The judgment is widely expected to extend the important protections set out in the Convention (and, by analogy, other international and regional legal instruments) to innumerable people around the world whose rights are violated beyond the perpetrating state’s territory. More immediately, the case could represent a significant step in the search for accountability over the UK’s alleged human rights abuses in Iraq. It could also have extremely important implications in terms of the protections afforded to UK service personnel engaged in dangerous foreign operations. For these reasons, Al-Skeini is justifiably being described by some lawyers as “the case of the century.”
Like many thousands of Iraqi citizens, Hilal Al-Jedda was detained indefinitely by British Forces during their operations in Iraq. The Army justified his detention on the basis that the UK and the United States had been empowered to detain individuals preventively by UN Security Council Resolution 1546. The Government maintained before the Grand Chamber that Mr Al-Jedda was not protected by Article 5 of the European Convention – the right to liberty and security of the person – which does not permit such preventive detention. Its argument rested on two premises:
1) that the act of detaining Mr Al-Jedda was attributable not to the UK but to the UN;
2) that even if the detention was attributable to the UK, its power under the UN Resolution prevailed over its European Convention duties.

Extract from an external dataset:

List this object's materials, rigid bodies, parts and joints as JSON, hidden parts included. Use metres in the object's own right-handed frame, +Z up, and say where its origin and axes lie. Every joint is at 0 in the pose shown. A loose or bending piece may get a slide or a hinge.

The Applicant, on the other hand, argued that the act of detaining him was an act of the UK and that the Security Council cannot simply extinguish ECHR rights when it chooses to do so. Resolution 1546 authorised rather than obliged the UK to detain him, and that authorisation has to be subject to the requirements of the ECHR. Alternatively, the UN power could only prevail where it provided ‘equivalent protection’ to that provided by the ECHR.
The Al-Jedda case too could have vast implications for governments and courts around Europe and the world. It will help delineate the relationship between UN Security Council Resolutions and the rights of the individuals they affect. It will also evaluate the question of the accountability of states for their actions where Security Council authorisations exist.
Phil Shiner leads the team at Public Interest Lawyers. He is the solicitor ultimately responsible for having brought the thousands of allegations of ill-treatment, unlawful detention and unlawful killing of Iraqi nationals by UK Forces before the national and European courts. Today, he eagerly anticipated the judgments of the Grand Chamber,
“These cases have a massive potential to bring about accountability if UK Forces torture and unlawfully kill innocent civilians anywhere in the world.”
The judgments come less than two weeks before the Court of Appeal decides whether there should be a single public inquiry into the alleged ill-treatment of hundreds of Iraqis in UK detention facilities. The Court of Appeal case on 18, 19 and 20 July follows aborted investigations by the MoD’s ‘Iraq Historic Allegations Team’ (IHAT). The Iraqi victims argue that IHAT lacks the independence required to effectively investigate their allegations.